• _Problem description_: Identify the lines that include the word "bodies", then copy all of them.

• _Supplied records_:
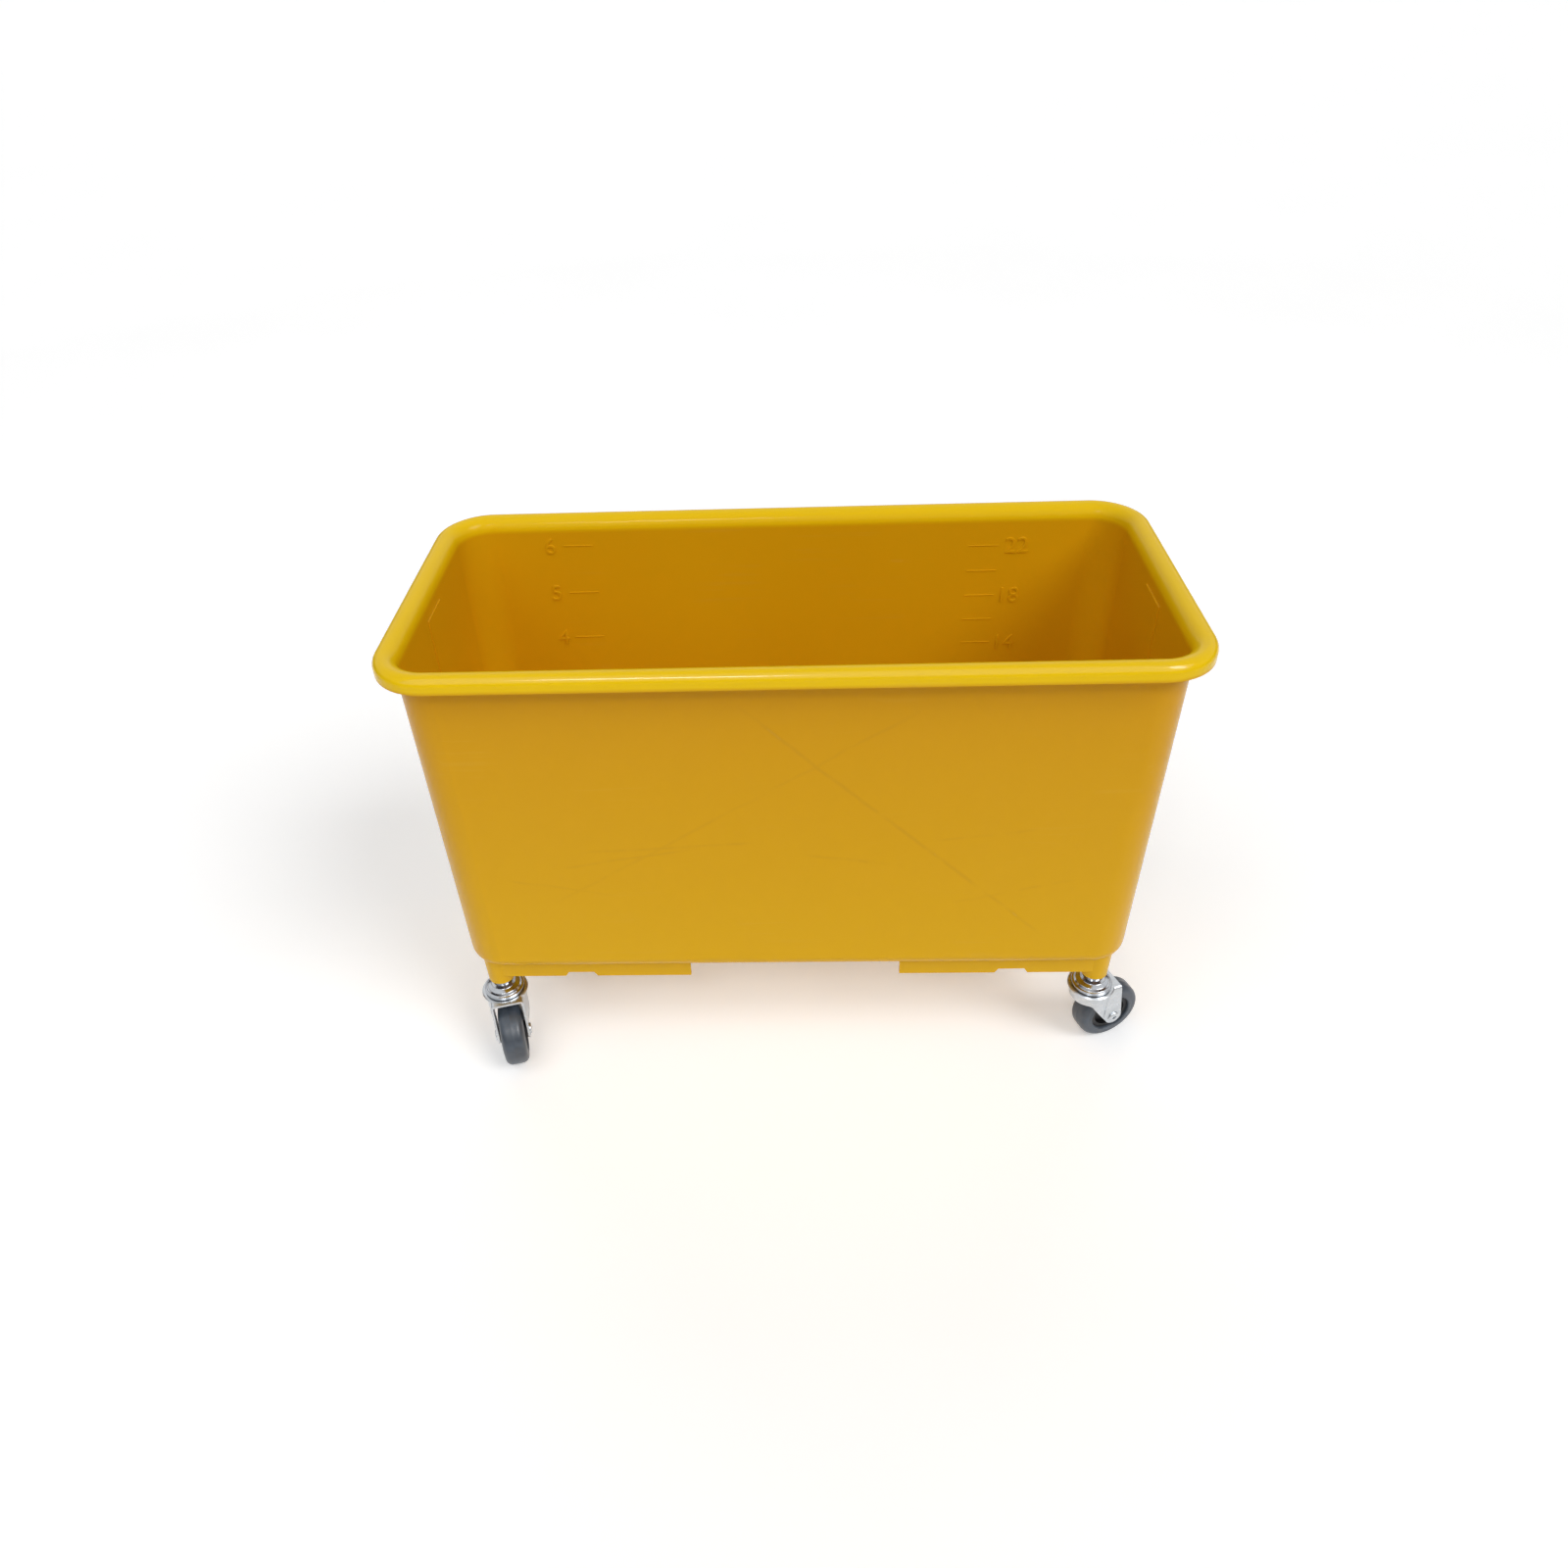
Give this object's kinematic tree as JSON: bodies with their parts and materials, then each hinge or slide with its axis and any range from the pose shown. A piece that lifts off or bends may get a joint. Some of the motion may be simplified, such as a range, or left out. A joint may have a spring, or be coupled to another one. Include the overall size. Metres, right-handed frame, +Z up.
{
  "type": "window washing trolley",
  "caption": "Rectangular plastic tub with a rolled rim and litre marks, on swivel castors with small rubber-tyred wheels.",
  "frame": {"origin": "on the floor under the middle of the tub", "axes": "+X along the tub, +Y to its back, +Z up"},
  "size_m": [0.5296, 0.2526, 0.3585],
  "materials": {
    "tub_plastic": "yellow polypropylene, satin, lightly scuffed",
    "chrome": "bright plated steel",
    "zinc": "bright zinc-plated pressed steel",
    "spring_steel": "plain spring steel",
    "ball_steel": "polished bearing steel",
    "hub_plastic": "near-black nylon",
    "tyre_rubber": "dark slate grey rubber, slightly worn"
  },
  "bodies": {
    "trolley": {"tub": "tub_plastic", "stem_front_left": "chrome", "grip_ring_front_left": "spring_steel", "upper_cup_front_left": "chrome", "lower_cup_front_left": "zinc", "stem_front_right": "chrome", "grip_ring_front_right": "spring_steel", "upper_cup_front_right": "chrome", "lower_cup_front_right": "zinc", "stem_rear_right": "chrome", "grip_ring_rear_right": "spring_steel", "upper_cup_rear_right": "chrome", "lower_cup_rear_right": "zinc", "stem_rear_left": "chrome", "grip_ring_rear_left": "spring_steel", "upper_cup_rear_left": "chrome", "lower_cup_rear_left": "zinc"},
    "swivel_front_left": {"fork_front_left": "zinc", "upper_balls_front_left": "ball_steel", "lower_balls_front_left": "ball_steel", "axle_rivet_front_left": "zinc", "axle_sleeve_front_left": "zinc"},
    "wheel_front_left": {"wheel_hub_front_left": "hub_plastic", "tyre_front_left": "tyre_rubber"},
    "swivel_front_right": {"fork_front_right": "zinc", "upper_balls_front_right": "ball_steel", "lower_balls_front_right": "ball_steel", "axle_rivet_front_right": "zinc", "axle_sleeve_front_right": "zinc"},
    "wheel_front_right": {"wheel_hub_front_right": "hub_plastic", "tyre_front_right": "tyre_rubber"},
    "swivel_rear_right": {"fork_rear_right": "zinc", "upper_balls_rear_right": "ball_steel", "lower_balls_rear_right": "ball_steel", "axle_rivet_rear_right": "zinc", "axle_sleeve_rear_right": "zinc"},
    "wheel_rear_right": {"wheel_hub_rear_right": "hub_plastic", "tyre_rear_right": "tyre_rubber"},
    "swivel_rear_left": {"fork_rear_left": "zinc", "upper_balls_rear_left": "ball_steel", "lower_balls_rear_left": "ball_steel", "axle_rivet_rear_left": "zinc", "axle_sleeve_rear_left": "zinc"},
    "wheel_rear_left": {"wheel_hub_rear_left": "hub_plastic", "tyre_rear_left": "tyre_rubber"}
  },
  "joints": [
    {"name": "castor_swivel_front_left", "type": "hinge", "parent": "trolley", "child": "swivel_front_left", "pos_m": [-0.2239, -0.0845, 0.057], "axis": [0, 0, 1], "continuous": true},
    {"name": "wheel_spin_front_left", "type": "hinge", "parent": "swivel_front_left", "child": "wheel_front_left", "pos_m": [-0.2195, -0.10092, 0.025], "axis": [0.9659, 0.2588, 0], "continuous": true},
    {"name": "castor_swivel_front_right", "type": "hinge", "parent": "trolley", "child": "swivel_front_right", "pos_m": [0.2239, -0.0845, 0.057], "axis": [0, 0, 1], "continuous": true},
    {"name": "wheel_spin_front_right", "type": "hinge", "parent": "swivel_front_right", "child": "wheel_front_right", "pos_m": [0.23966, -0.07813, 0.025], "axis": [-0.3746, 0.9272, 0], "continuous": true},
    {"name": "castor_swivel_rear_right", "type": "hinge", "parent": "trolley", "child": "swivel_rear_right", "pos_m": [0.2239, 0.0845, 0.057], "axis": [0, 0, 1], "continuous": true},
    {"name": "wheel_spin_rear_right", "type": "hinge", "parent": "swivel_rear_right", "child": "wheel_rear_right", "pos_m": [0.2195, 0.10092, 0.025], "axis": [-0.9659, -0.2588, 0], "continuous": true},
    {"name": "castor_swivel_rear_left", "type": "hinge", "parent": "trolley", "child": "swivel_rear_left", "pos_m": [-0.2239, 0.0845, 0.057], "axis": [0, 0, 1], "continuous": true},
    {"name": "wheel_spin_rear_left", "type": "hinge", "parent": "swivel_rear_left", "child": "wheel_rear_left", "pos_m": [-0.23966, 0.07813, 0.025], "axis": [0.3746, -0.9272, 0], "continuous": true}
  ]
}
---
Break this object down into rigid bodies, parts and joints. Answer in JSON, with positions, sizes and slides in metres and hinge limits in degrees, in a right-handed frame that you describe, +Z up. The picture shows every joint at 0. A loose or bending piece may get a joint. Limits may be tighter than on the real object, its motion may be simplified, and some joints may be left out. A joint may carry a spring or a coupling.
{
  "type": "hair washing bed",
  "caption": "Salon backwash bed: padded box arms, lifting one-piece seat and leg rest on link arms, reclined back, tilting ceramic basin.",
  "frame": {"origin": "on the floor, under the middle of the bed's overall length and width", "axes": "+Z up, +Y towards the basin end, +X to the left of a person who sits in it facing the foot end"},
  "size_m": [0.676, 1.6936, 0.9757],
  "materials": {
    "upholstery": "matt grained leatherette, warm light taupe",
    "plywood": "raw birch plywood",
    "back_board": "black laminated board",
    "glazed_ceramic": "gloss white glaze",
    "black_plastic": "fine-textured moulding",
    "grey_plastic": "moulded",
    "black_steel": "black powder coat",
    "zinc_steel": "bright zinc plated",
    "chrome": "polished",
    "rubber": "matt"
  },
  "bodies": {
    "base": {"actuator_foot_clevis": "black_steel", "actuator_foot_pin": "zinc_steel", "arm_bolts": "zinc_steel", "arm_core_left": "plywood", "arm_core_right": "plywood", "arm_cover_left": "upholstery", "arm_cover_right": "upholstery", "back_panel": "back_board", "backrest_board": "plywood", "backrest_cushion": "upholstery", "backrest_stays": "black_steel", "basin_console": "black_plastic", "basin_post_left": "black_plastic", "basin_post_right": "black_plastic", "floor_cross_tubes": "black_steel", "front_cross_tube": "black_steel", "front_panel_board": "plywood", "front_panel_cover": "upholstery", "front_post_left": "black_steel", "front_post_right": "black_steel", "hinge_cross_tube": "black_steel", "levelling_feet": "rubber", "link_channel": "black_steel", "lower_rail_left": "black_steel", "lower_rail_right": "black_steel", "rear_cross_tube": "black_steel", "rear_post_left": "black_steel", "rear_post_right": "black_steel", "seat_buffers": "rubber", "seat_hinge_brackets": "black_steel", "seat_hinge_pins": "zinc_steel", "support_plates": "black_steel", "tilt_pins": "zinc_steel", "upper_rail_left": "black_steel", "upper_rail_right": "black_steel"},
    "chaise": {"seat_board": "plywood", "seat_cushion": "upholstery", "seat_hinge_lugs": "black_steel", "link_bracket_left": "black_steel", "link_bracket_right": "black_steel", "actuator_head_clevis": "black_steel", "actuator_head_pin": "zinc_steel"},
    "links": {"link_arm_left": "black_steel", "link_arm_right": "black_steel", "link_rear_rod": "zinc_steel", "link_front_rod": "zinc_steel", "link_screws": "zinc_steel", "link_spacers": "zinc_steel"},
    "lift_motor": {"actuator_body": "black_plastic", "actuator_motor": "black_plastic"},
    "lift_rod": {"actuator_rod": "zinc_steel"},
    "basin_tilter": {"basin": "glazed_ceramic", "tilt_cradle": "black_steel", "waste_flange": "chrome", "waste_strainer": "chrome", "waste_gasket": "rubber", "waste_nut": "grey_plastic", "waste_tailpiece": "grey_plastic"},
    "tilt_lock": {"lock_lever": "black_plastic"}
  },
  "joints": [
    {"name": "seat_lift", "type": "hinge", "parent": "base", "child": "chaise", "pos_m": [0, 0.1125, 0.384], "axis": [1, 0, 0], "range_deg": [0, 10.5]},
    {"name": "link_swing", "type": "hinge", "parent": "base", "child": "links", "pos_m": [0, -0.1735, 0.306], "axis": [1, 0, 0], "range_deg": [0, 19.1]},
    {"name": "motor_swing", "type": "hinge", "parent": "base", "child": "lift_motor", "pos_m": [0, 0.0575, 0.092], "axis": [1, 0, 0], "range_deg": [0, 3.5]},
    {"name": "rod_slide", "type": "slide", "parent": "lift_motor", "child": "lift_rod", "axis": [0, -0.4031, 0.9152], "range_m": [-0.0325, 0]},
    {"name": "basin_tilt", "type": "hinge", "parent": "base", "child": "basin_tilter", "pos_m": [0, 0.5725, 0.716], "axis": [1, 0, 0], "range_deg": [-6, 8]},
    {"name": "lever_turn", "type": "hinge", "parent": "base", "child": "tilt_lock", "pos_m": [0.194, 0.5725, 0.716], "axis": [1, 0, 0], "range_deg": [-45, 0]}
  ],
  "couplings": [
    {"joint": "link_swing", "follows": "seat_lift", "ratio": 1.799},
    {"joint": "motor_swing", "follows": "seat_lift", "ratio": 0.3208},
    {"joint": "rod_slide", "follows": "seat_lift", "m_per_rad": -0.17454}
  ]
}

• _The solution_:
Give this object's kinematic tree as JSON: bodies with their parts and materials, then each hinge or slide with its axis and any range from the pose shown. A piece that lifts off or bends may get a joint. Some of the motion may be simplified, such as a range, or left out. A joint may have a spring, or be coupled to another one. Include the overall size. Metres, right-handed frame, +Z up.
  "bodies": {
Break this object down into rigid bodies, parts and joints. Answer in JSON, with positions, sizes and slides in metres and hinge limits in degrees, in a right-handed frame that you describe, +Z up. The picture shows every joint at 0. A loose or bending piece may get a joint. Limits may be tighter than on the real object, its motion may be simplified, and some joints may be left out. A joint may carry a spring or a coupling.
  "bodies": {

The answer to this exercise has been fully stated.